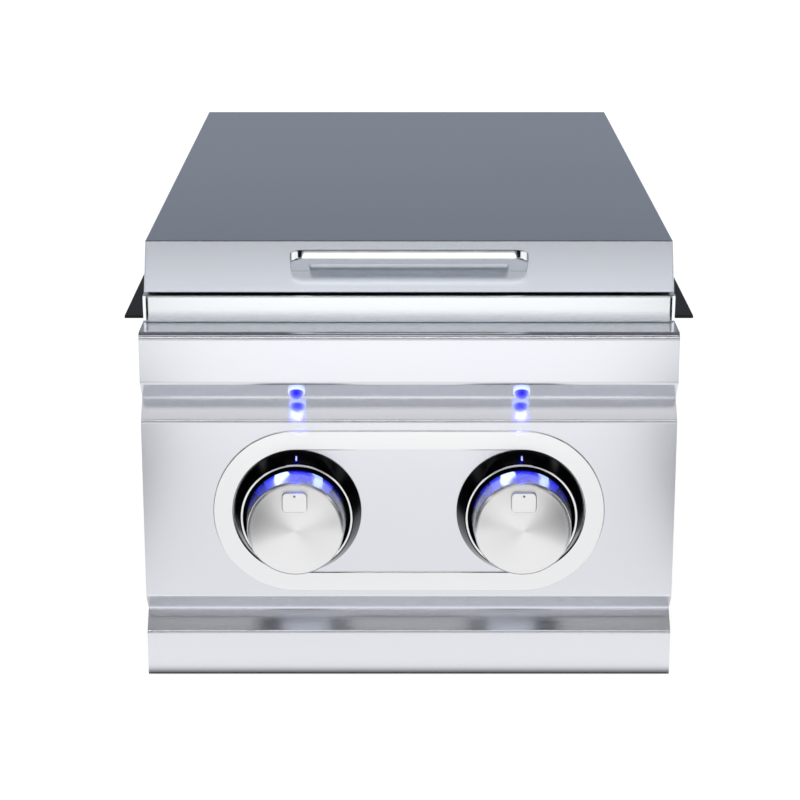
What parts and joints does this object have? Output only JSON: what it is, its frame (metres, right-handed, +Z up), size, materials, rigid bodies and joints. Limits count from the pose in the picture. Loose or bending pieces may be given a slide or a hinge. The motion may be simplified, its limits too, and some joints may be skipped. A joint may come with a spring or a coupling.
{
  "type": "built in side burner",
  "caption": "Drop-in outdoor kitchen side burner: hinged stainless lid with chrome bridge handle, folded control panel with lit push-and-turn gas knobs, grates, tray and burners.",
  "frame": {"origin": "on the floor under the middle of the overall width and depth", "axes": "+Z up, +Y from the control panel to the lid's hinges, +X to the right seen from the front"},
  "size_m": [0.371, 0.6384, 0.2834],
  "materials": {
    "panel_steel": "satin brushed stainless, grain side to side",
    "lid_steel": "satin brushed stainless",
    "rim_steel": "satin brushed stainless",
    "box_steel": "mill finish sheet",
    "rail_steel": "satin black",
    "tray_steel": "mill finish stainless",
    "handle_chrome": "polished",
    "knob_metal": "satin plated zinc, polished side",
    "bezel_chrome": "mirror polished",
    "lamp_chrome": "polished",
    "lamp_blue": "clear blue, lit",
    "valve_metal": "die cast",
    "brass": "machined",
    "stem_steel": "turned",
    "spring_steel": "bright wire",
    "pipe_steel": "zinc plated",
    "tube_steel": "mill finish tube",
    "casting": "as cast",
    "grate_iron": "matt black enamel",
    "ceramic": "glazed white ceramic",
    "rubber": "matt silicone",
    "screw_steel": "bright zinc"
  },
  "bodies": {
    "root": {"bezel_left": "bezel_chrome", "bezel_right": "bezel_chrome", "burner_bowl_front": "casting", "burner_bowl_rear": "casting", "burner_box": "box_steel", "burner_cap_front": "brass", "burner_cap_rear": "brass", "control_panel": "panel_steel", "cooking_grate_front": "grate_iron", "cooking_grate_rear": "grate_iron", "electrode_straps": "screw_steel", "gas_injector_left": "brass", "gas_injector_right": "brass", "gas_inlet": "brass", "gas_manifold": "pipe_steel", "hanger_rail_left": "rail_steel", "hanger_rail_right": "rail_steel", "heat_partition": "box_steel", "hinge_base_left": "screw_steel", "hinge_base_right": "screw_steel", "hinge_pin_left": "stem_steel", "hinge_pin_right": "stem_steel", "lamp_holder_left": "lamp_chrome", "lamp_holder_right": "lamp_chrome", "lamp_lens_left": "lamp_blue", "lamp_lens_right": "lamp_blue", "lid_bumpers": "rubber", "machine_screws": "screw_steel", "manifold_bracket_left": "box_steel", "manifold_bracket_right": "box_steel", "manifold_cap": "pipe_steel", "mixing_tube_front": "tube_steel", "mixing_tube_rear": "tube_steel", "panel_end_left": "panel_steel", "panel_end_right": "panel_steel", "pipe_grommet": "rubber", "spark_electrode_front": "ceramic", "spark_electrode_rear": "ceramic", "spill_tray": "tray_steel", "top_frame": "rim_steel", "valve_body_left": "valve_metal", "valve_body_right": "valve_metal", "valve_bonnet_left": "valve_metal", "valve_bonnet_right": "valve_metal"},
    "lid": {"lid_shell": "lid_steel", "lid_handle": "handle_chrome", "handle_screws": "screw_steel", "hinge_leaf_left": "screw_steel", "hinge_leaf_right": "screw_steel"},
    "plug_left": {"valve_plug_left": "brass", "stem_spring_left": "spring_steel"},
    "knob_left": {"knob_left": "knob_metal", "valve_stem_left": "stem_steel"},
    "plug_right": {"valve_plug_right": "brass", "stem_spring_right": "spring_steel"},
    "knob_right": {"knob_right": "knob_metal", "valve_stem_right": "stem_steel"},
    "shutter_front": {"air_shutter_front": "tube_steel"},
    "shutter_rear": {"air_shutter_rear": "tube_steel"}
  },
  "joints": [
    {"name": "lid_hinge", "type": "hinge", "parent": "root", "child": "lid", "pos_m": [0, 0.29925, 0.2544], "axis": [-1, 0, 0], "range_deg": [0, 95]},
    {"name": "turn_left", "type": "hinge", "parent": "root", "child": "plug_left", "pos_m": [-0.072, -0.24325, 0.1136], "axis": [0, -1, 0], "range_deg": [0, 215]},
    {"name": "push_left", "type": "slide", "parent": "plug_left", "child": "knob_left", "axis": [0, 1, 0], "range_m": [0, 0.0035], "stiffness_N_per_m": 1500, "springref_m": -0.001, "deforming": ["stem_spring_left"]},
    {"name": "turn_right", "type": "hinge", "parent": "root", "child": "plug_right", "pos_m": [0.072, -0.24325, 0.1136], "axis": [0, -1, 0], "range_deg": [0, 215]},
    {"name": "push_right", "type": "slide", "parent": "plug_right", "child": "knob_right", "axis": [0, 1, 0], "range_m": [0, 0.0035], "stiffness_N_per_m": 1500, "springref_m": -0.001, "deforming": ["stem_spring_right"]},
    {"name": "shutter_front_turn", "type": "hinge", "parent": "root", "child": "shutter_front", "pos_m": [-0.072, -0.20475, 0.1136], "axis": [0, 1, 0], "range_deg": [0, 60]},
    {"name": "shutter_rear_turn", "type": "hinge", "parent": "root", "child": "shutter_rear", "pos_m": [0.072, -0.20475, 0.1136], "axis": [0, 1, 0], "range_deg": [0, 60]}
  ]
}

## TASK REQUIREMENTS
Tally the lines of the listing above that include the word "slide". Answer with the number alone.

## RESULT FOR THIS EXERCISE
3